- Given request: In the data below, locate each line with the word "joints" and list it.

====== Data shown

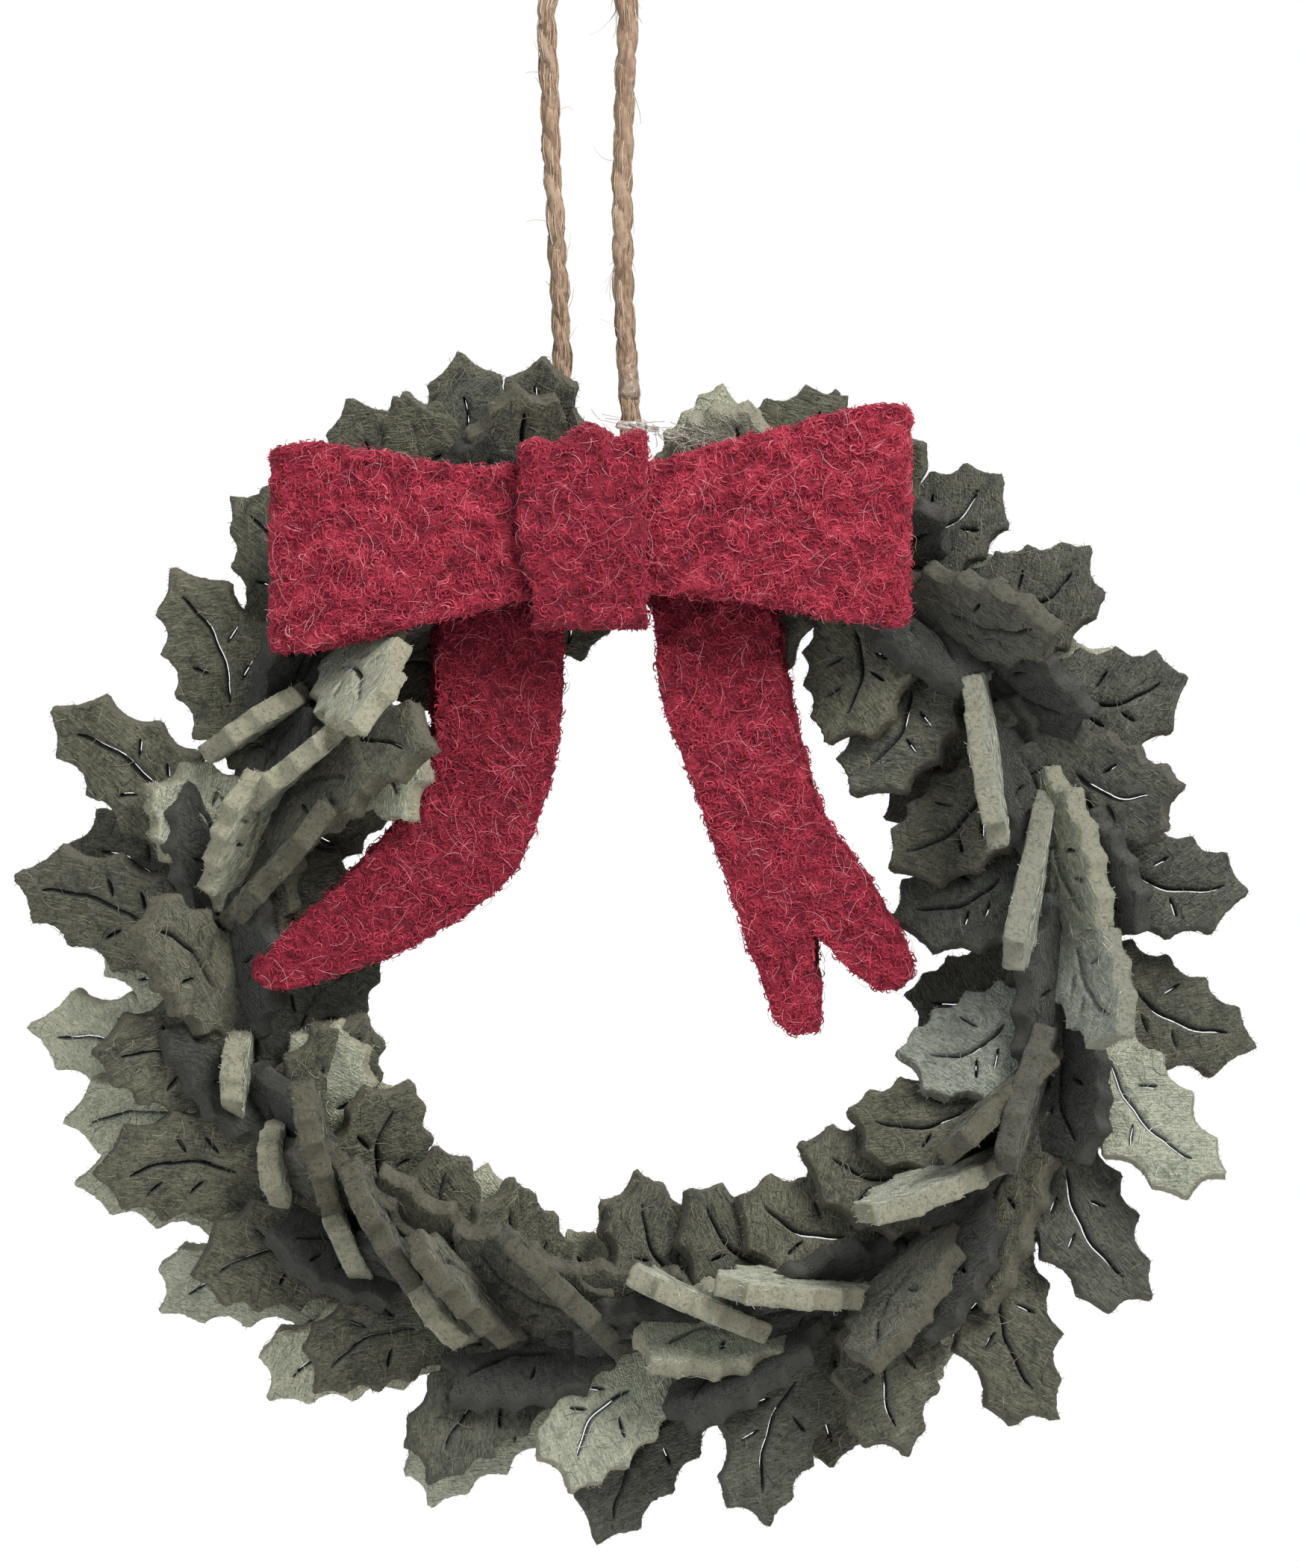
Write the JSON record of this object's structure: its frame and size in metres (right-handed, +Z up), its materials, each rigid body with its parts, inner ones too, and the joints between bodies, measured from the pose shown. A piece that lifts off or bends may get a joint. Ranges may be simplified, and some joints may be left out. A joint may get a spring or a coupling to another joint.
{
  "type": "hanging wreath ornament",
  "caption": "Small hanging Christmas wreath of holly-shaped felt leaves on a wire ring, with a plush bow and a twine loop to hang it by.",
  "frame": {"origin": "top of the twine loop, where a hook or twig carries it", "axes": "+Z up along the hanging cord, front of the wreath faces -Y, +X to the viewer's right"},
  "size_m": [0.1389, 0.0408, 0.1764],
  "materials": {
    "felt_dark": "grey-green pressed felt with paler fibres",
    "felt_pale": "pale sage pressed felt with paler fibres",
    "plush": "red boucle plush with pink stray hairs",
    "jute": "natural jute, two plies twisted, with stray fibres",
    "wire": "plain drawn wire",
    "glue": "hardened clear hot glue, slightly milky"
  },
  "bodies": {
    "cord": {"hanging_twine": "jute", "glue_cone": "glue"},
    "wreath": {"bow_centre_band": "plush", "bow_loop_left": "plush", "bow_loop_right": "plush", "glue_dab": "glue", "ring_wire": "wire", "tail_left_back": "plush", "tail_left_front": "plush", "tail_right_back": "plush", "tail_right_front": "plush", "leaf_sprig_01_dark": "felt_dark", "leaf_sprig_02_dark": "felt_dark", "leaf_sprig_03_dark": "felt_dark", "leaf_sprig_04_dark": "felt_dark", "leaf_sprig_05_dark": "felt_dark", "leaf_sprig_06_dark": "felt_dark", "leaf_sprig_07_pale": "felt_pale", "leaf_sprig_08_dark": "felt_dark", "leaf_sprig_09_pale": "felt_pale", "leaf_sprig_10_dark": "felt_dark", "leaf_sprig_11_dark": "felt_dark", "leaf_sprig_12_dark": "felt_dark", "leaf_sprig_13_dark": "felt_dark", "leaf_sprig_14_dark": "felt_dark", "leaf_sprig_15_pale": "felt_pale", "leaf_sprig_16_dark": "felt_dark", "leaf_sprig_17_dark": "felt_dark", "leaf_sprig_18_dark": "felt_dark", "leaf_sprig_19_dark": "felt_dark", "leaf_sprig_20_dark": "felt_dark", "leaf_sprig_21_dark": "felt_dark", "leaf_sprig_22_dark": "felt_dark", "leaf_sprig_23_dark": "felt_dark", "leaf_sprig_24_pale": "felt_pale", "leaf_sprig_25_dark": "felt_dark", "leaf_sprig_26_pale": "felt_pale", "leaf_sprig_27_dark": "felt_dark", "leaf_sprig_28_pale": "felt_pale", "leaf_sprig_29_dark": "felt_dark", "leaf_sprig_30_dark": "felt_dark", "leaf_sprig_31_dark": "felt_dark", "leaf_sprig_32_pale": "felt_pale", "leaf_sprig_33_dark": "felt_dark", "leaf_sprig_34_dark": "felt_dark", "leaf_sprig_35_pale": "felt_pale", "leaf_sprig_36_dark": "felt_dark", "leaf_sprig_37_pale": "felt_pale", "leaf_sprig_38_dark": "felt_dark", "leaf_sprig_39_pale": "felt_pale", "leaf_sprig_40_dark": "felt_dark", "leaf_sprig_41_dark": "felt_dark", "leaf_sprig_42_pale": "felt_pale", "leaf_sprig_43_dark": "felt_dark", "leaf_sprig_44_dark": "felt_dark", "leaf_sprig_45_dark": "felt_dark", "leaf_sprig_46_dark": "felt_dark", "leaf_sprig_47_dark": "felt_dark", "leaf_sprig_48_pale": "felt_pale"}
  },
  "joints": [
    {"name": "wreath_swing", "type": "hinge", "parent": "cord", "child": "wreath", "pos_m": [0.0013, 0, -0.0618], "axis": [1, 0, 0], "range_deg": [-18, 48]}
  ]
}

============

- Correct result:
Write the JSON record of this object's structure: its frame and size in metres (right-handed, +Z up), its materials, each rigid body with its parts, inner ones too, and the joints between bodies, measured from the pose shown. A piece that lifts off or bends may get a joint. Ranges may be simplified, and some joints may be left out. A joint may get a spring or a coupling to another joint.
  "joints": [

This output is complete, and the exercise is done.